Seguidamente, les muestra sus manos y su costado. Quiere darles la certeza absoluta de que es Él mismo, que entregó su vida en la cruz, de modo que la realidad de su Resurrección pueda calar profundamente en ellos. El que está ante ellos es su Señor, aquel a quien han seguido y por quien lo han dejado todo. ¡Ya no había lugar para dudas! Así, se abre paso ahora la alegría de que realmente es Él, su amado Señor, y de que está vivo.
Una vez más, Jesús les comunica su paz. Quiere consolidarlos en ella, pues tendrán que portarla a todos los hombres. Éstos deben saber que el Padre celestial les ama y quiere darles vida eterna. Deben saber que, a través de su Hijo, les ha allanado el camino para que se conviertan, vuelvan a Él y vivan. Los discípulos serán los verdaderos mensajeros de la paz. Siguiendo a su Señor, serán enviados a proclamar la buena nueva de la salvación a los hombres. Así como Jesús fue enviado por el Padre, ellos serán enviados por Él.
Ya antes, Jesús había dejado claro a sus discípulos que Él los había elegido. Ahora sopla sobre ellos para que reciban el Espíritu Santo. Este Espíritu los guiará, fortalecerá y les dará la autoridad para anunciar el Evangelio. A continuación, el Señor les otorga aquella potestad que la Iglesia administrará a lo largo de los siglos para la salvación de los pueblos en el sacramento de la penitencia: el perdón de los pecados en el nombre de Jesús. ¡Qué importante es esto para los hombres, que a menudo viven bajo el peso de sus pecados y privados de su libertad interior! No solo pierden la relación con Dios, sino que también viven en contradicción consigo mismos y con el sentido de su existencia, porque el pecado los destruye, les usurpa su vocación más profunda y afecta su capacidad de vivir en verdadera unidad con los demás.
Jesús confía a los apóstoles el gran remedio para las naciones: el mérito de su sacrificio en la cruz, para que los hombres puedan reconciliarse con Dios y no mueran en su pecado.

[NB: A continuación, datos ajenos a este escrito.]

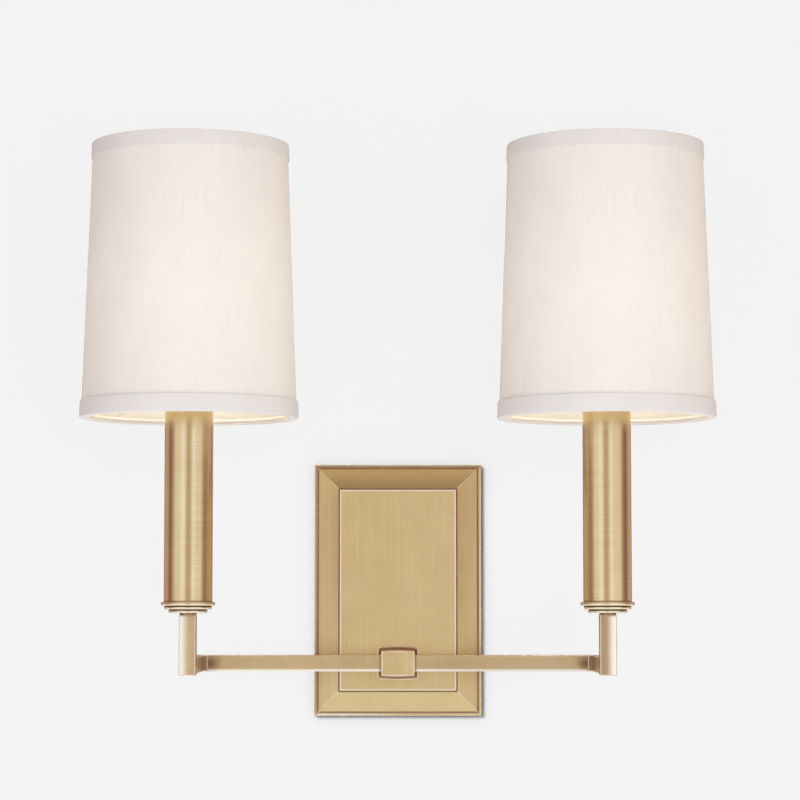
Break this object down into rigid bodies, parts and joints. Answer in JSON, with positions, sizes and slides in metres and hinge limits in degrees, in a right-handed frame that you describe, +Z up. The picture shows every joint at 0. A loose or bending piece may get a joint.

Detengámonos aquí un momento: ¿Qué sucedería si los hombres acogieran la gracia que les trae el Resucitado? ¿Qué sucedería si, impulsados por el Espíritu Santo, alinearan sus vidas con la Voluntad del Padre Celestial? ¿Qué pasaría si vivieran como verdaderos hijos de Dios?
Las respuestas no son difíciles. Surgiría entre los hombres esa unidad que proviene de Dios y se cimenta en la verdad y en la caridad. La paz que Jesús Resucitado trajo a sus discípulos y que ellos portaron al mundo entero se extendería y renovaría la faz de la tierra.
¿Es solo una piadosa ilusión o un sueño?
¡No! Ni Jesús ni sus discípulos eran soñadores, ni nuestro Padre Celestial permitiría que vivamos en ilusiones. Realmente existe esta posibilidad, existe el camino para alcanzarla, existe la verdad que Pilato no conocía (Jn 18,38), existe la vida que viene de Dios y que nunca terminará, existe el perdón de los pecados para todos los hombres que se convierten y piden perdón a Dios, existe el camino hacia la paz…
Los discípulos de Jesús son ahora fortalecidos en su fe, instruidos y enviados por Él. El Espíritu Santo les asistirá. Anunciarán al Salvador de todos los hombres, tanto judíos como gentiles. ¡Este es el designio de Dios!